殿試結果分為三甲,分別是頭甲、二甲和三甲。三甲第四十二名,可以分配到各部任主事或者到一些窮鄉僻壤任縣令。

雖然成績比前兩次要樂觀一些,但是對於自我期許甚高的曾國藩而言,還是打擊不小。他灰心喪氣,收拾行囊打算回家。與他同來的考生勸曾國藩:“你急著回去幹嗎?後麵還有朝考呢!”

曾國藩當然知道後麵還有朝考,由朝廷特派大臣主持。通過朝考,再結合之前複試和殿試的成績,以實際分配官職。但是曾國藩已經灰心喪氣:三甲的名次,怎麼可能在朝考之中老鹹魚翻身呢?

倒是考生的一句話點醒了曾國藩:“上次我們拜訪勞崇光禦史,他對你頗為欣賞。你不妨找他想想辦法。”

事到如今,曾國藩也隻好死馬當作活馬醫。他登門拜訪勞崇光,把自己的難處說了一遍。勞崇光笑眯眯地說:“以三甲的名次,通過朝考而進入翰林院的,倒也不是沒有……”

曾國藩仿佛看到了一點曙光,以極其期待的眼神看著勞崇光。勞崇光繼續慢悠悠地說:“不過,那破例的幾個,都是或有錢或有勢的人物。

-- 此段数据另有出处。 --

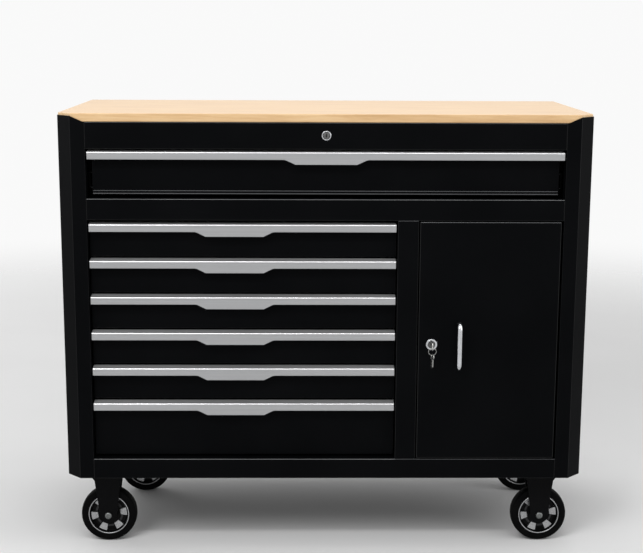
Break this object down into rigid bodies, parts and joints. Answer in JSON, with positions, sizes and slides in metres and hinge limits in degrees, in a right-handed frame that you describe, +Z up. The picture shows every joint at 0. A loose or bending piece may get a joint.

”曾國藩聽完,心拔涼拔涼的。我曾國藩,不過是一介農家子弟,要錢沒錢,要權沒權,如何是好?正要打道回府,隻聽勞崇光繼續說:“別人憑借財與權,你可以憑借詩文嘛。”

詩文好的,又不是我曾國藩一個。曾國藩肚子裏雖然頂撞,但他想勞崇光既然提出來,那麼肯定會有辦法。曾國藩決定把問題拋給勞崇光。

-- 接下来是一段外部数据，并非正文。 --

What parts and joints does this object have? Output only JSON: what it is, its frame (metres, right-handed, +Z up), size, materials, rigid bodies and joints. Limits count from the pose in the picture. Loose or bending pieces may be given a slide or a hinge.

勞崇光有意點化眼前這個年輕人。他告訴曾國藩,不妨使用唐朝人“行卷”的辦法。所謂行卷,就是將自己的文章四處投遞給達官顯貴,以博得一個良好的名聲。初唐詩人陳子昂金榜題名,正是用的這種方法。

曾國藩大喜過望。他終於明白,要想在考試中出人頭地,不能一門心思隻盯著考試本身,功夫在詩外。

曾國藩何等聰明的人?一點就通,當時就告辭回家,認真備考。等朝考結束之後,他把自己的應考詩文謄寫了很多份,到各個達官顯貴家散發。再加上勞崇光充當幕後推手,替他大力炒作,他很快就名聞京城。

曾國藩一夜爆紅,引起了擔任本次朝考主考官的軍機大臣穆彰阿的高度關注。他閱讀了曾國藩的應考文章《烹阿封即墨論》,果然有真材實料,當即圈定為翰林院庶吉士,列一等第三名。

曾國藩以並不光彩卻充滿權變的“行卷”身體力行地證明了:在絕望處尋找希望,人生終將輝煌!

曾國藩小輝煌了一把,當然不敢忘記恩公穆彰阿。他作為新考上的門生,親自登門拜訪。穆彰阿見曾國藩步履穩健,為人低調謙謹,自然十分喜歡,著力栽培。在穆彰阿的關照之下,曾國藩由七品起步,一路升到了正四品。

曾國藩官至正四品,已經有資格進入皇帝的視線了。於是穆彰阿屢次在道光皇帝麵前提到曾國藩,誇他如何如何了得。

道光皇帝有一次被穆彰阿提起興趣來了,問:“你老說曾國藩牛,那這個曾國藩究竟有什麼了不起的本領?”